UPDATE: While Gordon Tsai (蔡聰明) was confident on Thursday that the Dream Community’s (夢想社區) annual Dream Parade would go ahead on Saturday, Mother Nature had other ideas. While the skies turned out to be clear in Taipei on Saturday, the rain and winds brought by Typhoon Megi had taken their toll on roads along the east coast on Friday, and Tsai said about 70 percent of the groups scheduled to be in the parade notified him that they wouldn’t be able to get to Taipei.
"Especially those groups from Taitung and from Pingtung County, they couldn’t make it, so we decided to cancel the parade,” Tsai said yesterday. “We are trying to reschedule, maybe for two or three weeks from now.”
Photo: Taipei Times
In early fall, the sounds of drumming and hammers fill the air around the Dream Community (夢想社區) in Sijhih (汐止), Taipei County, as preparations hit full stride for the annual Dream Parade — an attempt to bring a little bit of Mardi Gras, a little bit of Brazilian carnival and a whole lot of craziness to Taipei.
The annual parades are certainly a celebration — of homemade creativity, of family fun, of stepping outside your normal, everyday life, whether you are a school kid, university student, office worker or parent. The costumes and floats can run from simple outfits made in just a few hours (or less) to elaborate papier-mache and bamboo creations that take weeks to prepare.

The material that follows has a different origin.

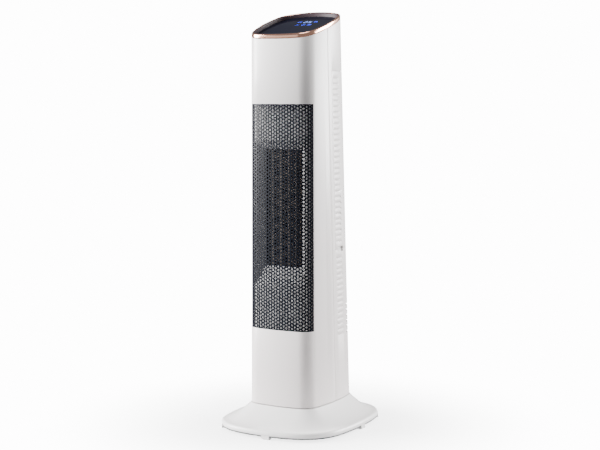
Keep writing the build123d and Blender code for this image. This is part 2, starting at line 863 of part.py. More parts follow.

PHOTOS: Diane Baker, Taipei Times
Since the beginning of the month, workshops have been held at the Neihu Community College, the Jane Goodall Institute and at the Dream Community for those interested in helping create costumes or floats. Hundreds of people will also be coming from around the country, many of whom have been practicing or taking part in local parades or competitions in order to be in Taipei for tomorrow’s parade.
Gordon Tsai (蔡聰明), the driving force behind the community, said this year’s parade will be different from earlier ones because it doesn’t really have a theme; it’s just a “celebration of life.”
There will also be a lot of Hakka floats and participants because Tsai and his crew launched an outreach program this year, trying to develop connections with various Hakka communities.
PHOTOS: Diane Baker, Taipei Times
“The Hakka are very conservative, they are always so hardworking, so we wanted to make connections to get them involved, to help them enjoy themselves,” he said.
There will also be an Aboriginal dance competition, kind of — Aboriginal, with some samba spiciness thrown in. A few years ago Tsai started sending Brazilian drumming instructors, who were in Taipei to live and teach in the Dream Community for a few months, to Aboriginal communities around the country to teach samba drumming and help organize drumming bands.
This year, Tsai said, there will be 30 Aboriginal teams from around the country — dancers, drummers and singers — who competed locally for a chance to be in the parade and the 2010 National Dream Cup Competition, which will be held afterwards.
PHOTOS: Diane Baker, Taipei Times
“You know, the different Aboriginal tribes used to fight each other before, so now they are fighting again, but with drums,” Tsai said.
Of course, one of the most eye-catching participants every year is Tsai himself, who runs up and down the parade route encouraging the marchers and their audience — when he’s not breathing fire — while clad in little more than body paint, G-string and headdress.
When asked for a hint about his costume this year, Tsai was uncharacteristically reticent, except to say that it might involve pink paint and it would certainly involve fire.
“Fire is my symbol, my mark,” he said.
The parade route is 1.2km long, beginning at the Chiang Kai-shek Memorial Hall, where participants will assemble in the plaza. They will head up Zhongshan South Road (中山南路) to Renai Road (仁愛路), where the parade will turn right and head toward Linsen South Road (林森南路) before making a U-turn and heading back to Ketagalan Boulevard (凱達格蘭大道) and a staging area in front of the Ministry of Foreign Affairs.
The parade starts at 3pm and is scheduled to finish sometime between 5:30pm and 6pm. The post-parade show and party is scheduled to run from 6pm to 8pm.
If you want to try and collect some of the beads thrown from the floats Mardi Gras style, the best spot is probably at the beginning of the parade route just as the floats are leaving the Chiang Kai-shek Memorial Hall area.
A last-minute call to Tsai before press time confirmed the parade was still planned for tomorrow, with organizers hoping that rains brought by Typhoon Megi will have diminished by then.